Limitations & Future Work¶
- Only open-source models are evaluated; closed-source reasoning models such as o1/o3 are not included.
- The 600 math problems are restricted to those all models answer correctly, which may overestimate robustness — recovery ability may be substantially weaker on harder problems.
- Interventions are applied only at a single step; real-world scenarios may involve multiple consecutive perturbations.
- The paper does not explore how to improve style invariance through training (e.g., incorporating paraphrased traces into RLVR training).
Related Work & Insights¶
- vs. BIG-Bench Mistake: That benchmark measures error localization ability; this work extends the scope to measure error recovery ability. Reasoning LLMs significantly outperform conventional LLMs on error localization (GPT-4 achieves only 17–62% across tasks, while reasoning models reach 66–94%).
- vs. Yang et al. (2025): Their work injects misleading content at the beginning of the CoT; this paper intervenes at arbitrary timesteps using the model's own CoT, more closely reflecting real-world conditions.

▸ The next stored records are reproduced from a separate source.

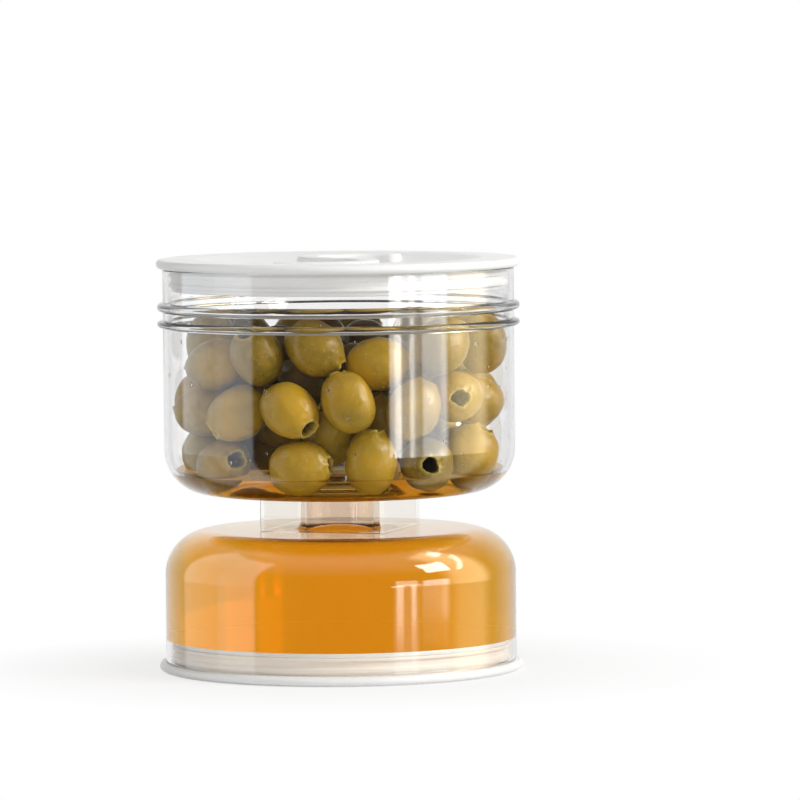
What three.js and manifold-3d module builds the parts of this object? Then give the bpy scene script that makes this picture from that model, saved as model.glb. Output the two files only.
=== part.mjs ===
// Hourglass pickle jar: two clear chambers on one axis, joined through a square neck, with a plug-in lid
// at each end. Turned upright, the brine runs through the strainer into the lower chamber.
// Millimetres, +Z up. The origin is at the centre of the base, on the surface that the jar stands on.

import * as THREE from 'three';
import { mergeVertices } from 'three/addons/utils/BufferGeometryUtils.js';
import Module from 'manifold-3d';

const wasm = await Module();
wasm.setup();

// Chambers
const BODY_R = 55.5;
const WALL = 1.6;
const CORNER_R = 14;
const LOWER_H = 41.5;
const UPPER_H = 71.1;

// Bead rings under the upper rim: drop from the rim to the middle of each, and half its height
const BEADS = [
  { drop: 17.5, half: 0.95 },
  { drop: 12.2, half: 1.25 },
];
const BEAD_BULGE = 1.8;

// Neck between the chambers: a square tube, with a space round the spout
const NECK_H = 11.6;
const NECK_SPACE = 6.6;
const NECK_WALL = 1.4;
const NECK_INNER_CORNER_R = 0.6;
const NECK_TURN_DEG = -17.3;

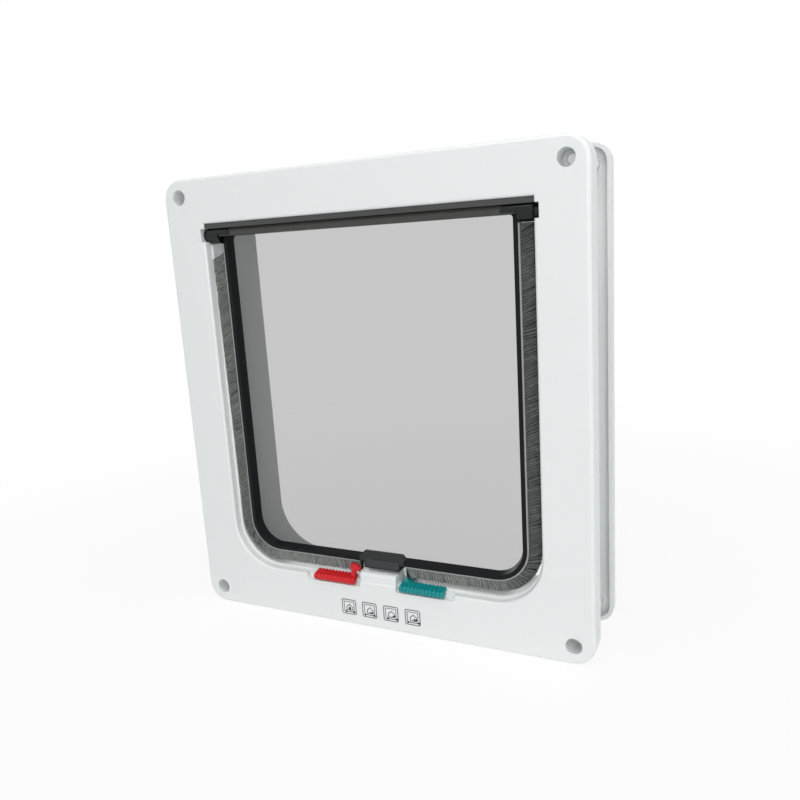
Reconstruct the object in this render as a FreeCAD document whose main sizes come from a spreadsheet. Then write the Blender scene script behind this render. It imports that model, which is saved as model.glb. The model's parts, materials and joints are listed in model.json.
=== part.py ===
import FreeCAD, Part
import math
import os
import Sketcher

# A cat flap for a door: a front frame and a rear frame whose sleeves slide in each other to suit
# the door, a smoked flap that swings both ways on two end caps, a brush round the flap, a magnet
# that holds it shut, and two sliding locks in the sill.
# Millimetres. X runs to the right, Y from the front face to the back, Z up from the bottom edge.

SIZES = {
    # Both frames
    "outer_width": 235.0,
    "outer_height": 250.0,
    "outer_radius": 11.0,
    "total_depth": 55.0,
    "face_wall": 2.2,
    "lip_wall": 2.2,
    "edge_round": 2.0,
    "rear_edge_bevel": 1.2,
    "rear_radius": 9.0,
    "front_lip_depth": 13.0,
    "rear_lip_depth": 7.0,
    "rib_wall": 1.4,
    # Opening in the front frame: a shallow recess, then a narrower mouth round the flap
    "side_limb": 25.2,
    "opening_low": 27.0,
    "top_limb": 24.8,
    "opening_radius": 26.0,
    "opening_round": 1.2,
    "recess_depth": 5.0,
    "mouth_step": 1.2,
    "mouth_wall": 2.0,
    # Passage through the door, and the two sleeves that slide in each other
    "passage_ease": 5.2,
    "passage_drop": 9.0,
    "passage_rise": 4.3,
    "passage_radius": 30.0,
    "passage_top_radius": 6.0,
    "sleeve_wall": 1.6,
    "sleeve_gap": 0.35,
    "sleeve_shortfall": 17.0,
    "sleeve_overlap": 11.0,
    "passage_bevel": 1.0,
    # Screw holes in the corners
    "screw_inset_x": 10.5,
    "screw_inset_z": 10.0,
    "counterbore": 8.2,
    "counterbore_floor": 1.5,
    "screw_hole": 4.4,
    "boss_wall": 1.5,
    "rear_boss": 8.6,
    "rear_boss_set_back": 0.3,
    "pilot_hole": 2.8,
    "pilot_floor": 0.8,
    # Hinge: round journals on the end caps turn in two bearings that open to the front
    "hinge_drop": 6.3,
    "hinge_depth": 5.5,
    "journal_radius": 3.4,
    "journal_clearance": 0.07,
    "journal_length": 2.3,
    "bearing_end_gap": 0.3,
    "bearing_wall": 2.6,
    "cap_radius": 4.75,
    "cap_clearance": 0.3,
    "cap_end_bevel": 0.8,
    "cap_barrel": 8.0,
    "cap_sleeve": 7.6,
    "cap_sleeve_back": 1.5,
    "cap_fit": 0.06,
    # Flap
    "flap_radius": 17.5,
    "rim_front": 4.8,
    "rim_thickness": 6.6,
    "rim_width": 2.2,
    "rim_slope": 1.2,
    "rim_top_radius": 3.0,
    "rail_radius": 4.0,
    "rail_drop": 1.0,
    "rail_cover": 1.4,
    "pane_front": 9.0,
    "pane_thickness": 1.8,
    "pane_lap": 1.3,
    "pane_gap": 0.15,
    # Brush round the flap
    "tape_thickness": 0.8,
    "tape_depth": 6.2,
    "tape_set_back": 0.2,
    "pile_height": 6.4,
    "pile_depth": 4.5,
    "tuft_pitch": 4.4,
    "tuft_notch": 0.7,
    "brush_gap": 0.5,
    "brush_gap_low": 1.8,
    "brush_drop_left": 8.9,
    "brush_drop_right": 4.9,
    "brush_end_gap": 0.4,
    # Catch at the bottom of the flap
    "catch_shift": 1.0,
    "catch_width": 27.4,
    "catch_low_width": 21.5,
    "catch_foot": 3.5,
    "catch_rise": 5.2,
    "catch_proud": 0.4,
    "catch_face_rise": 2.3,
    "catch_ledge": 0.8,
    "catch_corner": 2.2,
    "plate_margin": 0.5,
    "plate_thickness": 1.0,
    "plate_inset": 0.15,
    "flap_magnet_wall": 2.65,
    "flap_magnet_height": 3.4,
    "flap_magnet_depth": 2.8,
    "magnet_floor": 1.1,
    "magnet_gap": 0.1,
    # Sill: a raised block under the catch, with a magnet in it, between the two lock pockets
    "block_width": 21.8,
    "catch_gap": 1.7,
    "block_front": 1.0,
    "block_back": 11.5,
    "block_round": 1.8,
    "sill_magnet_wall": 1.8,
    "sill_magnet_height": 2.7,
    "sill_magnet_depth": 5.8,
    "sill_magnet_front": 3.5,
    "sill_roof": 1.7,
    "cover_thickness": 1.2,
    # Locks
    "lock_pocket_drop": 3.2,
    "lock_pocket_depth": 3.3,
    "lock_pocket_radius": 2.5,
    "sill_wall": 1.8,
    "sill_wall_drop": 5.4,
    "slot_height": 1.6,
    "slot_rise": 0.4,
    "sill_wall_margin": 3.0,
    "lock_gap": 0.3,
    "knob_length": 25.6,
    "knob_proud": 1.8,
    "knob_lift": 0.7,
    "knob_nose": 2.0,
    "knob_slope": 0.5,
    "red_rest_gap": 3.5,
    "teal_rest_gap": 2.5,
    "lock_travel": 7.5,
    "inner_stop_gap": 0.2,
    "outer_stop_gap": 1.0,
    "grip_count": 12,
    "grip_height": 0.55,
    "grip_share": 0.55,
    "finger_lap": 2.4,
    "finger_thickness": 2.0,
    "red_finger_reach": 3.2,
    "red_finger_width": 5.4,
    "red_finger_corner": 1.8,
    "teal_finger_reach": 1.2,
    "teal_finger_width": 3.0,
    "link_width": 4.8,
    "link_rise": 1.3,
    "link_thickness": 1.9,
    "link_gap": 0.3,
    "tongue_length": 12.0,
    "tongue_play": 0.15,
    "tongue_end": 8.0,
    "keeper_length": 15.0,
    "keeper_depth": 2.2,
    "keeper_lap_low": 1.8,
    "keeper_lap_high": 0.2,
    "keeper_fit": 0.02,
    # Draught strip above the flap
    "seal_front": 0.9,
    "seal_thickness": 1.0,
    "seal_height": 2.8,
    "seal_end_gap": 0.1,
}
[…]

- Implications for training: RLVR training should preserve doubt expressions, improve style robustness, and develop efficient recovery strategies to control token overhead.
Rating¶
- Novelty: ⭐⭐⭐⭐ — First systematic robustness benchmark for reasoning LLM CoT; the discovery of the doubt mechanism is a significant insight.
- Experimental Thoroughness: ⭐⭐⭐⭐⭐ — 9 models × 7 interventions × 3 domains × 2.92 million chains; impressively large scale.
- Writing Quality: ⭐⭐⭐⭐ — Clear structure, detailed experimental reporting, and rich figures.
- Value: ⭐⭐⭐⭐ — Provides systematic empirical evidence on reasoning LLM robustness, with practical guidance for deployment safety and training improvement.